3B Evan Longoria, San Francisco Giants
NFBC ADP: 394.68
Based on ATC projections, Evan Longoria is projected to hit just 17 home runs. So, why is he on this list? Simply put, I believe projections may be doing him a disservice.
Prior to the 2020 season, the Giants hired Gabe Kapler as their manager. Right away, Kapler brought in a deep, innovative coaching staff to assist in player development; they were determined to get the most of all their players, not just their younger ones. That meant a chance for veterans like Longoria to have a chance at a mini career-renaissance, which appears to have taken place:
How did this happen? It’s unclear, but pitch selection has certainly helped; he lowered his chase rate to 18.6% last year. Meanwhile, he simply hit the ball as hard as ever. In 2021, 0% of his batted balls were classified as weak contact, while his 94.1 average exit velocity ranked at the top of the league.

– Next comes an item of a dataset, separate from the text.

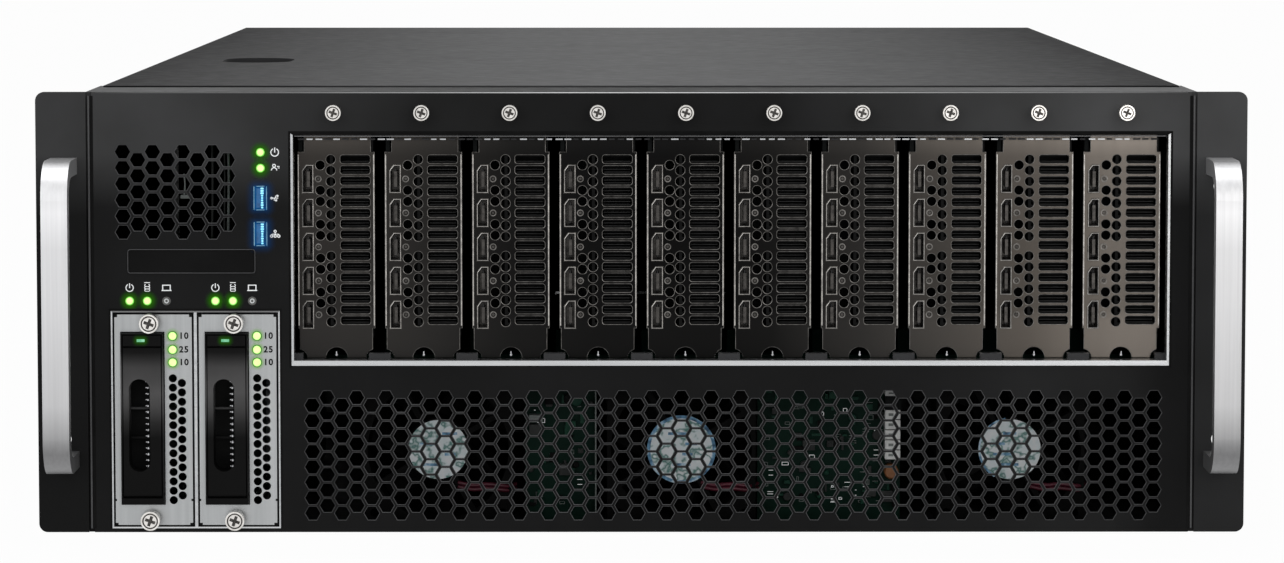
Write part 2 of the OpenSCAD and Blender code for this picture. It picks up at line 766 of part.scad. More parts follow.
// Cooler beside a card's board: a shroud with a fin stack open at the front
module cooler() {
    x0 = board_x + card_board;
    front = bracket_recess + bracket_thick + 0.4;
    difference() {
        union() {
            block([grill_x0 - 4.2, bracket_width / 2 - 0.6], [front, bracket_recess + card_length],
                [card_base + 6, window_top - 2]);
            block([x0, grill_x0 - 4], [front + socket_depth + 5, bracket_recess + card_length],
                [card_base + 6, window_top - 2]);
        }
        for (k = [0 : grill_count - 1])
            block([grill_x0 - 3, grill_x1 + 0.6], [front - shim, front + 12],
                [grill_top - k * grill_pitch - grill_slot + 0.6, grill_top - k * grill_pitch - 0.6]);
    }
}

module gpu_coolers() {
    server() color([0.1, 0.1, 0.11]) for (i = [0 : card_count - 1]) translate([card_x(i), 0, 0]) cooler();
}

module gpu_boards() {
    server() color([0.04, 0.2, 0.1]) for (i = [0 : card_count - 1]) translate([card_x(i) + board_x, 0, 0]) {
        block([0, card_board], [bracket_recess + bracket_thick, bracket_recess + card_length],
            [card_base + 7.4, window_top - 2]);
        block([0, card_board], [base_y0 + 14.5, base_y0 + 101.5], [card_base, card_base + 8]);
    }
}

/* Fans */

// Square frame with a round bore; struts and motor plate at the end named by strut_y
module fan_frame(size, length, strut_y) {
    bore = size / 2 - 1.5;
    difference() {
        plate([0, length]) square([size, size], center = true);
        rod(0, 0, bore, [-shim, length + shim]);
        for (x = [-1, 1], z = [-1, 1])
            rod(x * (size / 2 - 4.2), z * (size / 2 - 4.2), 1.8, [-shim, length + shim]);
    }
    plate([strut_y, strut_y + 2.5]) {
        circle(r = size * hub_share / 2);
        for (a = [0 : 90 : 270]) rotate(a + 30) rect([0, bore + 1], [-1.1, 1.1]);
    }
}

// Blade section: an arc of sheet, leaning with its chord
module blade_section(chord) {
    bend = chord * 1.1;
    rotate(-35) translate([-bend, 0]) intersection() {
        difference() {
            circle(r = bend + 0.7);
            circle(r = bend - 0.7);
        }
        translate([bend / 2, -chord / 2]) square([bend, chord]);
    }
}

module fan_rotor(size, length) {
    hub = size * hub_share / 2;
    tip = size / 2 - 1.5 - tip_gap;
    rotate([-90, 0, 0]) {
        cylinder(r = hub, h = length);
        intersection() {
            cylinder(r = tip, h = length);
            for (k = [0 : 6]) rotate([0, 0, k * 360 / 7]) translate([hub - 1.5, 0, length / 2])
                rotate([90, 0, 90]) linear_extrude(height = tip - hub + 4) blade_section(length * 0.85);
        }
    }
}

module intake_fan_frames() {
    server() color([0.04, 0.04, 0.04]) for (x = intake_centres)
        translate([x, intake_setback, intake_z]) fan_frame(intake_size, intake_length, 0);
}

module intake_fan_rotor(i) {
    server() color([0.06, 0.06, 0.06])
        translate([intake_centres[i], intake_setback + 4, intake_z])
            fan_rotor(intake_size, intake_length - 7);
}

module rear_fan_frames() {
    server() color([0.04, 0.04, 0.04]) for (i = [0 : exhaust_count - 1])
        translate([exhaust_x(i), rear_in - exhaust_length, exhaust_z])
            fan_frame(exhaust_size, exhaust_length, exhaust_length - 2.5);
}

module rear_fan_rotor(i) {
    server() color([0.06, 0.06, 0.06]) translate([exhaust_x(i), rear_in - exhaust_length + 3, exhaust_z])
        fan_rotor(exhaust_size, exhaust_length - 7);
}

/* Boards */

// Boards of the lamps and sockets, and upright boards behind the lower vent with a power connector
module front_boards() {
    power_z = [sheet, deck_top - sheet - 3];
    half = intake_size / 2;
    left_x = [intake_centres[0] + half + 5, intake_centres[1] - half - 5];
    right_x = [intake_centres[1] + half + 1, intake_centres[2] - half - 14];
    server() color([0.04, 0.28, 0.14]) {
        block([status_x - 9, window_x0 - 2], [io_board_y, io_board_y + board_thick],
            [label_base, window_top]);
        block([bay_x0 + 2, bay_x1 - 4], [io_board_y, io_board_y + board_thick], [bay_roof, lamp_height + 8]);
        for (x = [left_x, right_x]) block(x, [power_y, power_y + board_thick], power_z);
        block([right_x[1] - plug_width, right_x[1]], [power_y - plug_depth, power_y],
            [power_z[1] - plug_height, power_z[1]]);
    }
}
board_thick = 1.6;
plug_width = 6.5;
plug_depth = 9;
plug_height = 20;
power_y = intake_setback + 12;
bay_roof = bay_top + 0.2 + sheet;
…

If it wasn’t for a freak collision with Brandon Crawford at the beginning of June, Longoria would have had an even better season. Prior to the injury, Longoria had a 140 wRC+, .236 ISO, and a 15.1% barrel rate. Once coming back, he wasn’t the same, but now he gets the offseason to get back to full health. The projections may overlook the 36-year-old, but don’t follow suit. There’s a reason he’s a third-base sleeper heading into the 2022 season!